Stated problem:
Quote the material below exactly as written, from the first line to the line that holds "# The origin", endpoints included.

Recorded information:
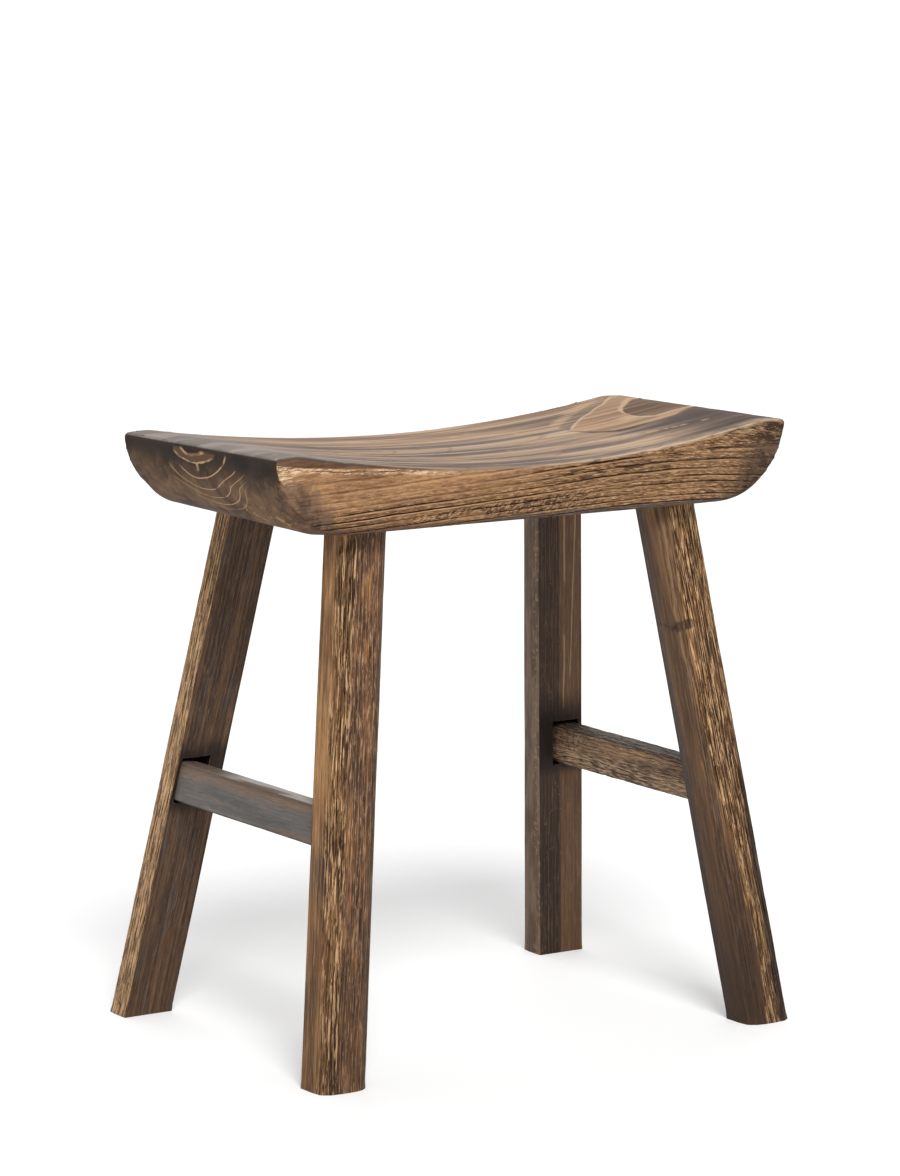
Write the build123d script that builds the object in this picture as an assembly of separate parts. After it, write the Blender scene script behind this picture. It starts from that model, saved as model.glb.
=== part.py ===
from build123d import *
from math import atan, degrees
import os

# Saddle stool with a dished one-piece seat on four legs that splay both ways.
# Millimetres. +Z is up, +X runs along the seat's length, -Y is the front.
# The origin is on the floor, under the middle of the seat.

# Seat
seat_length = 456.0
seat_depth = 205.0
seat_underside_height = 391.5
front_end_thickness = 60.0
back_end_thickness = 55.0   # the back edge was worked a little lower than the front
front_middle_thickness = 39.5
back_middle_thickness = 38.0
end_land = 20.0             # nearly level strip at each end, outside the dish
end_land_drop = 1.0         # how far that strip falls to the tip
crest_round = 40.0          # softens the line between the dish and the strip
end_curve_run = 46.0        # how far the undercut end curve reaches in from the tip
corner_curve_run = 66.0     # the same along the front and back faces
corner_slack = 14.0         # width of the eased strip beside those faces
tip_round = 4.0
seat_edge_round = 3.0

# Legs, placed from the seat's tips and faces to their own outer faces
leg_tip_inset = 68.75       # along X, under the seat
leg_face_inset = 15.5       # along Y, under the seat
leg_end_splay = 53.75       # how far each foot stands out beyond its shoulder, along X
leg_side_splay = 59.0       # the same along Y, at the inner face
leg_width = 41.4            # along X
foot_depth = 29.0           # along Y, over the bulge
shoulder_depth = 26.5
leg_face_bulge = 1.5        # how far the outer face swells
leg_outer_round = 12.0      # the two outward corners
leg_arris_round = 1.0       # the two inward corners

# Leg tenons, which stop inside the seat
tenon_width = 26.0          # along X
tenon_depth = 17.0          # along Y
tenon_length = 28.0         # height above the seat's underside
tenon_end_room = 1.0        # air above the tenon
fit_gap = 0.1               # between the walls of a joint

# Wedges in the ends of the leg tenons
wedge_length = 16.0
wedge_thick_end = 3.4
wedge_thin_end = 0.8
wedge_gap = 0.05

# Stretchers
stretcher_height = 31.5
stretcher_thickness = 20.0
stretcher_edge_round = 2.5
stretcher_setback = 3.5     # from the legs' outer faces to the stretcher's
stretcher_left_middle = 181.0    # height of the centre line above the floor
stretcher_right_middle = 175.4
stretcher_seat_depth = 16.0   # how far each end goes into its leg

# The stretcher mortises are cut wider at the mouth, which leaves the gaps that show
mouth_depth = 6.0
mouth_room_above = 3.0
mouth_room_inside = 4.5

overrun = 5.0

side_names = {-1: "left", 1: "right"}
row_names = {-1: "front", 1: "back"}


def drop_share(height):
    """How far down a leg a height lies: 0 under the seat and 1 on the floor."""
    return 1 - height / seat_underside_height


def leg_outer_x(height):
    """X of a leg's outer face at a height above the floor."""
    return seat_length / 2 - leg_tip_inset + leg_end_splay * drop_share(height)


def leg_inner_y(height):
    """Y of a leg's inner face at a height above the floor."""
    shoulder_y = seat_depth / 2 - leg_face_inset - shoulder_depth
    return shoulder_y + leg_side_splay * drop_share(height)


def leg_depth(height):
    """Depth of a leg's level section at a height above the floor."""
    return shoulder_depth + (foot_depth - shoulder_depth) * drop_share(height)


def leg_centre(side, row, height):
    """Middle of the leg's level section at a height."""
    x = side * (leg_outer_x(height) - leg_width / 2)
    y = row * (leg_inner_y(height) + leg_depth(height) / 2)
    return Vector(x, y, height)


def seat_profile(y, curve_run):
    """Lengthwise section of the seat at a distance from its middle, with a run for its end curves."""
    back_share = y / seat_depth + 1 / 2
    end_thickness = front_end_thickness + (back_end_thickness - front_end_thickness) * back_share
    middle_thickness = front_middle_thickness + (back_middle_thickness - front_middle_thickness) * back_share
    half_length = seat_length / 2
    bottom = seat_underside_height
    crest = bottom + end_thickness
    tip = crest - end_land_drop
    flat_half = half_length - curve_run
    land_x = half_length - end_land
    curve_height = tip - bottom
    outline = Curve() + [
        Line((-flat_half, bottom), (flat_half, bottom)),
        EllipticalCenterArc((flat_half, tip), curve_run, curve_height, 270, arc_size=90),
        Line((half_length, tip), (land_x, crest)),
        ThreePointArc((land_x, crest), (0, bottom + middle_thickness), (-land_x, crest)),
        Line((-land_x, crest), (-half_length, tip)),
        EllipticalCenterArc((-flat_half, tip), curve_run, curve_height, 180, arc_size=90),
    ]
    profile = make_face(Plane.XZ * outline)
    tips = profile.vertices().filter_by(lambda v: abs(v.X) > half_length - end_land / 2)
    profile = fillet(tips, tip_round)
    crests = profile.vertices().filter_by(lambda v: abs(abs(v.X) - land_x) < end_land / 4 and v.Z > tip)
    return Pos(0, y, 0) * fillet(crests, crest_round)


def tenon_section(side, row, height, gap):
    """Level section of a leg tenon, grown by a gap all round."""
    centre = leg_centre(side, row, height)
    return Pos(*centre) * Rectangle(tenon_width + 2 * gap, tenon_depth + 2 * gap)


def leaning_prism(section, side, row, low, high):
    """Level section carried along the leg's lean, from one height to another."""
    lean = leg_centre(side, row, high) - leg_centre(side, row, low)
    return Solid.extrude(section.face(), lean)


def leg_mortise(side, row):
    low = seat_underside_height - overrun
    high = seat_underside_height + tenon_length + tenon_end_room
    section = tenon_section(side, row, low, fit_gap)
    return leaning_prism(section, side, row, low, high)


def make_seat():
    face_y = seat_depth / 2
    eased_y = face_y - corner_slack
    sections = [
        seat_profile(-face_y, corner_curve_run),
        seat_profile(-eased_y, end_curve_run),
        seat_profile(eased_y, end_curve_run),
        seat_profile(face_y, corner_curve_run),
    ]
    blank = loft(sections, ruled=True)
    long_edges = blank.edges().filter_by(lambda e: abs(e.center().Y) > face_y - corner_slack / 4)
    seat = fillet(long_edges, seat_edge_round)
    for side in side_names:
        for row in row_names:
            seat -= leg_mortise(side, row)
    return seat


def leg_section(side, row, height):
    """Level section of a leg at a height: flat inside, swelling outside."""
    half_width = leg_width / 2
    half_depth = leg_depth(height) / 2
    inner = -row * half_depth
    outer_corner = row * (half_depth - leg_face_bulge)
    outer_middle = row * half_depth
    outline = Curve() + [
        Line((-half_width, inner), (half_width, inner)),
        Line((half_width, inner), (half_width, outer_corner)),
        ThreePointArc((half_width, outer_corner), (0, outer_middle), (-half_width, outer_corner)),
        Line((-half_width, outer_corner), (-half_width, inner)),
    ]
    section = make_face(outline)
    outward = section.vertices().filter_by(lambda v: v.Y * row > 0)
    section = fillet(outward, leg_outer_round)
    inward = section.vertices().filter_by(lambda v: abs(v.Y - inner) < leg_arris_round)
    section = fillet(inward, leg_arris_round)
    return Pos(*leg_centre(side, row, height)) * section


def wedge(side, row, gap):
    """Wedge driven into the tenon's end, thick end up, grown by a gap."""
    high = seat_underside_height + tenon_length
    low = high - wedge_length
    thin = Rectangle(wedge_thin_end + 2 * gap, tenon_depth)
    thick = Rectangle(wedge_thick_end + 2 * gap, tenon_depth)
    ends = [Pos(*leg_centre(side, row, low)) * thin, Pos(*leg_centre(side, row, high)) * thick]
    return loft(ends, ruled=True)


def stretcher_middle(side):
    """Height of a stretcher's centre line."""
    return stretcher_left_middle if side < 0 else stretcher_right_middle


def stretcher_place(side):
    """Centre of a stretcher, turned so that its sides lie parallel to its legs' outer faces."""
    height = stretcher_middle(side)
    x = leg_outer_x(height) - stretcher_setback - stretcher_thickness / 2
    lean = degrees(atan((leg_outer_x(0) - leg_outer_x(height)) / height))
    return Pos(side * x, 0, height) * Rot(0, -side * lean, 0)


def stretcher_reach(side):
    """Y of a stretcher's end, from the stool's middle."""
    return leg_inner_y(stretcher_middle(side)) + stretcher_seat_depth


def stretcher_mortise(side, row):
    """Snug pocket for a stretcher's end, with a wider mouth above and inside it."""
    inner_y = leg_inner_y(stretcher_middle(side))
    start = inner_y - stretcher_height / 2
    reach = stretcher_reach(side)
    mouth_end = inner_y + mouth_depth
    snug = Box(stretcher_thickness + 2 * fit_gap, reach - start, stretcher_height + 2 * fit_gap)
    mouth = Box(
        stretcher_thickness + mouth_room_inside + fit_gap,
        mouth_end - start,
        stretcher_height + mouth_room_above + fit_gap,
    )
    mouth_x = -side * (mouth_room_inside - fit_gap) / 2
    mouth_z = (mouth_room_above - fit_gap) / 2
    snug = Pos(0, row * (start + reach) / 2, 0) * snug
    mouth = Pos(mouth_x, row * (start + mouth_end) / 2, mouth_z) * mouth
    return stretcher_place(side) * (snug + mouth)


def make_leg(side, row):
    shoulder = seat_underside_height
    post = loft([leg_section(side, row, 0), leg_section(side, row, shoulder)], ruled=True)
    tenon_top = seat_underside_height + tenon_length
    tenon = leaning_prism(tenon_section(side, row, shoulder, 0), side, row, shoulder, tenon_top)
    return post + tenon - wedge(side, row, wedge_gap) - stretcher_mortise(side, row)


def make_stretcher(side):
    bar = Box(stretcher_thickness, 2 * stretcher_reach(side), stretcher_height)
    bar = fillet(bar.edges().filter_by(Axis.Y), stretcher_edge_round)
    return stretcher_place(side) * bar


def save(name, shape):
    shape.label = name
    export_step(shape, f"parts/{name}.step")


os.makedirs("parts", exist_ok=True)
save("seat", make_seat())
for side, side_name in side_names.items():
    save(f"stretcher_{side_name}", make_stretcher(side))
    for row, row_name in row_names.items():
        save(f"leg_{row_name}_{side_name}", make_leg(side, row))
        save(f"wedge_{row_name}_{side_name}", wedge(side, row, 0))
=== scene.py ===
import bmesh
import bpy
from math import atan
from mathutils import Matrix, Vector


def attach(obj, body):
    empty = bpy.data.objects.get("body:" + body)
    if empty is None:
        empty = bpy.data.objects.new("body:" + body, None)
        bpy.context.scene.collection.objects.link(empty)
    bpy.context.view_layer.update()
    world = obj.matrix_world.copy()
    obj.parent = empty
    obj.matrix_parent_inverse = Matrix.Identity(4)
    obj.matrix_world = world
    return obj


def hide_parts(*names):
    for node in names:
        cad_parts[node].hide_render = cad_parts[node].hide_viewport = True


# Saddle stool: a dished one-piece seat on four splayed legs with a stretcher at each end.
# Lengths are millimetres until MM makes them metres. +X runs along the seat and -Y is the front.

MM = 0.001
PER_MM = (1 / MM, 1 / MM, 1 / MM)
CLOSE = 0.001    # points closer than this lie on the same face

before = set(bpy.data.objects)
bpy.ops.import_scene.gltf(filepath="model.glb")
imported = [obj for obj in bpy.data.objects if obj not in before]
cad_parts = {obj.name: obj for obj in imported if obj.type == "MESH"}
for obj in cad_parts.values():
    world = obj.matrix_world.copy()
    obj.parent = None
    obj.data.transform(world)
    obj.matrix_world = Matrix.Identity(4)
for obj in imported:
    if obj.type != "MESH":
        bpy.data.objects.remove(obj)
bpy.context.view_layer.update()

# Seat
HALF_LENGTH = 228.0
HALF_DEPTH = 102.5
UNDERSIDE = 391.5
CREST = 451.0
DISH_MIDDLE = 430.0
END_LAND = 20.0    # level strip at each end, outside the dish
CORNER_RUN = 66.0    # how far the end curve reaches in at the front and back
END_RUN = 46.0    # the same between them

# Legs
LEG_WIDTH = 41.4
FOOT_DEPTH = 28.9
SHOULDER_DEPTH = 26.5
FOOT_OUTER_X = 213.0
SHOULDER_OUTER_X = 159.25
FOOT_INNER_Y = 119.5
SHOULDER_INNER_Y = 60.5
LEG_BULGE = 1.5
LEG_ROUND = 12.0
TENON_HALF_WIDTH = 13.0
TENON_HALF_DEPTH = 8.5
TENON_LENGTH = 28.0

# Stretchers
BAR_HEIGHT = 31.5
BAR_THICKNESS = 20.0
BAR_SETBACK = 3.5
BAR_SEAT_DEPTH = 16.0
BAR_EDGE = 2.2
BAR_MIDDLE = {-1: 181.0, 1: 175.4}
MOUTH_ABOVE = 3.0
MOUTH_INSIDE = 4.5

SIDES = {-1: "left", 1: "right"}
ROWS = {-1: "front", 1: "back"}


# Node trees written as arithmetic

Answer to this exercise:
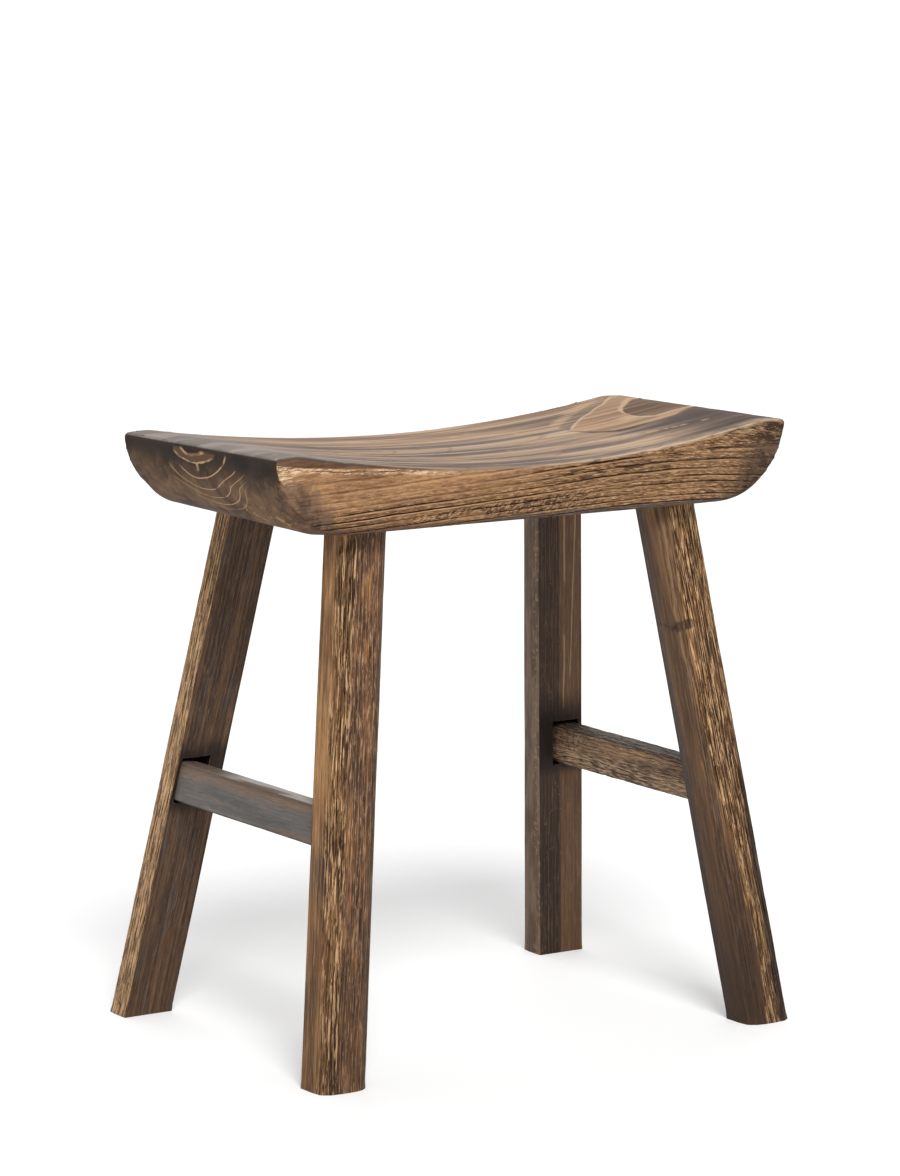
Write the build123d script that builds the object in this picture as an assembly of separate parts. After it, write the Blender scene script behind this picture. It starts from that model, saved as model.glb.
=== part.py ===
from build123d import *
from math import atan, degrees
import os

# Saddle stool with a dished one-piece seat on four legs that splay both ways.
# Millimetres. +Z is up, +X runs along the seat's length, -Y is the front.
# The origin is on the floor, under the middle of the seat.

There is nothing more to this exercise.